O que estamos colhendo hoje – e não somente na China – é a combinação de um Estado forte e autoritário e com dinâmica capitalista selvagem. A forma mais eficaz do capitalismo contemporâneo consiste no que Henry Farrell chamou de “autoritarismo em rede” (“networked authoritarianism”): se o Estado espiona suficientemente seus cidadãos e permite que sistemas de aprendizagem automática incorporem seu comportamento nas respostas, é possível satisfazer melhor as necessidades de todos do que uma democracia  é capaz. Sobre este ponto, Xi, Putin e Trump formam uma equipe.

Prontos para lutar suas batalhas

Duas conclusões aqui são evidentes por si mesmas, uma a curto prazo, a outra a longo prazo. A de curto prazo é que a tarefa da esquerda radical (ou o que resta dela) é, doravante, como disse Alexandria Ocasio-Cortez, salvar as nossas democracias “burguesas”, onde o centro liberal é demasiado fraco ou demasiado indeciso para fazê-lo. Vergonha para eles – estamos agora prontos para lutar suas batalhas. Por mais obcecados que estejam com as excentricidades provocadoras de Trump, os liberais não percebem a questão principal desenvolvida por Michael Sandel: Trump não é um ditador, está apenas fazendo-se de ditador na televisão, e não deveríamos deixar de lado suas segundas intenções.

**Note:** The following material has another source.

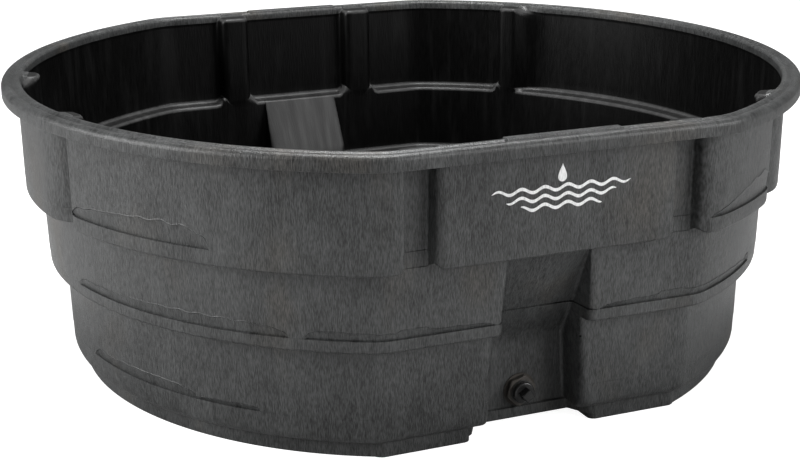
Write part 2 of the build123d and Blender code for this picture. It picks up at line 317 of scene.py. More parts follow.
def all_columns():
    """Every column, sorted round the tank, with plain columns between grooves and niches."""
    special = []
    for centre, *sides in groove_places():
        for side, shape in zip((-1, 1), sides):
            special += across(centre, side, groove_side(0, shape), groove_side(wall, shape), "groove")
    outer = niche_section(0, niche_edge_round, niche_corner_round)
    inner = niche_section(wall, niche_edge_round - wall, niche_corner_round + wall)
    for centre in (0, 2 * quarter):
        for side in (-1, 1):
            special += across(centre, side, outer, inner, "niche")
    special.sort()
    columns = []
    following = special[1:] + [(special[0][0] + 4 * quarter,) + special[0][1:]]
    for here, there in zip(special, following):
        columns.append(here)
        gap = there[0] - here[0]
        plain = max(here[2:]) < sliver and max(there[2:]) < sliver
        steps = math.ceil(gap / column_pitch) if plain else 1
        for step in range(1, steps):
            station = here[0] + gap * step / steps
            columns.append((station, station, 0, 0, 0, 0))
    return np.array(columns).T


# ---- rows --------------------------------------------------------------------------------
def tier_face(tier, z):
    """How far out a tier's wall stands at height z."""
    return tier.d_low + (tier.d_high - tier.d_low) * (z - tier.low) / (tier.high - tier.low)


def niche_face(z, skin=0.0):
    """How far out the niche's wall stands at height z: upright, then a ramp above the knee."""
    ramp = niche_back + (z - niche_knee) * niche_lean - skin * math.hypot(1, niche_lean)
    if z > niche_step_z:
        ramp -= niche_step * math.hypot(1, niche_lean)
    return max(niche_back - skin, ramp)


def niche_half(z):
    """Half the width of the niche at height z."""
    lean = (niche_half_bottom - niche_half_step) / (niche_step_z - niche_bottom)
    wider = niche_step if z > niche_step_z else 0
    return niche_half_bottom - lean * (z - niche_bottom) + wider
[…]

Aceitamos jogar este jogo quando o criticamos como uma espécie de fascista em vez de nos concentrarmos nos seus fracassos, que ele dissimula com provocações e excessos ditatoriais. Os documentos fiscais recentemente publicados revelam que ele é simplesmente um gestor medíocre que explora financeiramente o Estado ao mesmo tempo que declara repetidas falências, perdendo milhões e evitando impostos de todas as maneiras possíveis – a única coisa lucrativa que ele fez nas últimas décadas foi o seu programa de televisão “O Aprendiz”, no qual ele desempenha seu próprio papel. A sua estratégia típica é provocar a raiva dos liberais, o que atrai grande atenção, e, em seguida, fora da vista do grande público, implementar medidas que avançam sobre os direitos dos trabalhadores, etc.

A segunda conclusão: durante as manifestações que irromperam no Chile em outubro de 2019, um dos grafites nas paredes dizia: “outro fim do mundo é possível”. Esta deve ser a nossa resposta aos líderes políticos obcecados com cenários apocalípticos: sim, o nosso mundo está chegando ao fim, mas as opções que vocês consideram não são as únicas. Outro fim do mundo é possível.

*Slavoj Žižek é professor do Instituto de Sociologia e Filosofia da Universidade de Ljubljana (Eslovênia). Autor, entre outros livros, de O ano em que sonhamos perigosamente (Boitempo).